In today's society, who knows?
The two women, obviously, consider the reference a slap in their faces. The question is: How many others agree with them?
When schools choose mascots, they generally try to go for something they're proud of. Whoever decided that North athletic teams should be named the "Redskins" didn't make that decision out of disrespect.
Three other high schools in Kansas -- Little River, Liberal and Hiawatha -- also are called the Redskins. Quite a few others have mascots with similar origins: There are 17 Indians, four Warriors, two Braves, two Chieftans, two Redmen and one Kaws.
I didn't attend North, but as a sports reporter I have a lot of experience covering the Wichita City League. And, I have to admit, North has always been one of my favorite places to go.

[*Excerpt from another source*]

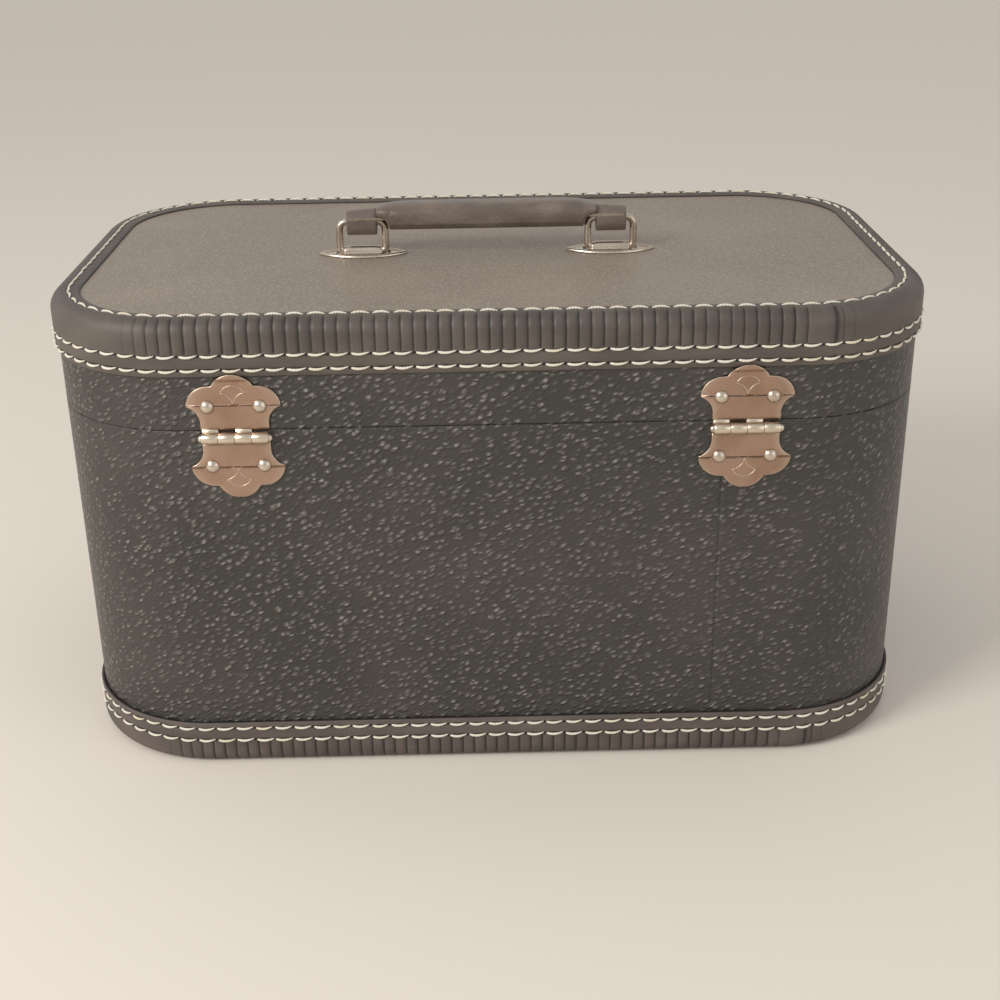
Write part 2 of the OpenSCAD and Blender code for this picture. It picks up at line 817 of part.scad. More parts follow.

I love the architecture of the school. I love its setting, with the Little Arkansas River flowing just west of the school. I love the Minisa Street Bridge over the river, a bridge designed with busts of Native American faces.
North High is the most diverse high school in the city. Stroll through its halls, and you see students from many cultures and many backgrounds.
And, judging from stories I've read in The Eagle regarding this matter, many of those students don't want anybody interfering with the school's mascot.
It's their school. It belongs to them and to the North High alumni and to the thousands and thousands of people who have attended school there.
Not very many of those students, including a significant number of Native Americans, have complained. Apparently, they see the mascot as reverential, which obviously is the way it was intended.
How it is interpreted now by what seems like only a few is worthy of discussion, but not much else. It's always important for society to assess its standards of decency, and occasionally to make changes in that regard.
I happen to live in the North High district. My son will be an eighth-grader in the fall at Hadley. And if the school decides to change North's mascot, you know what I'll do?
I'll still send my son to North in the fall of 1997. I'll get over it. But I'll shake my head and wonder about our oversensitized world.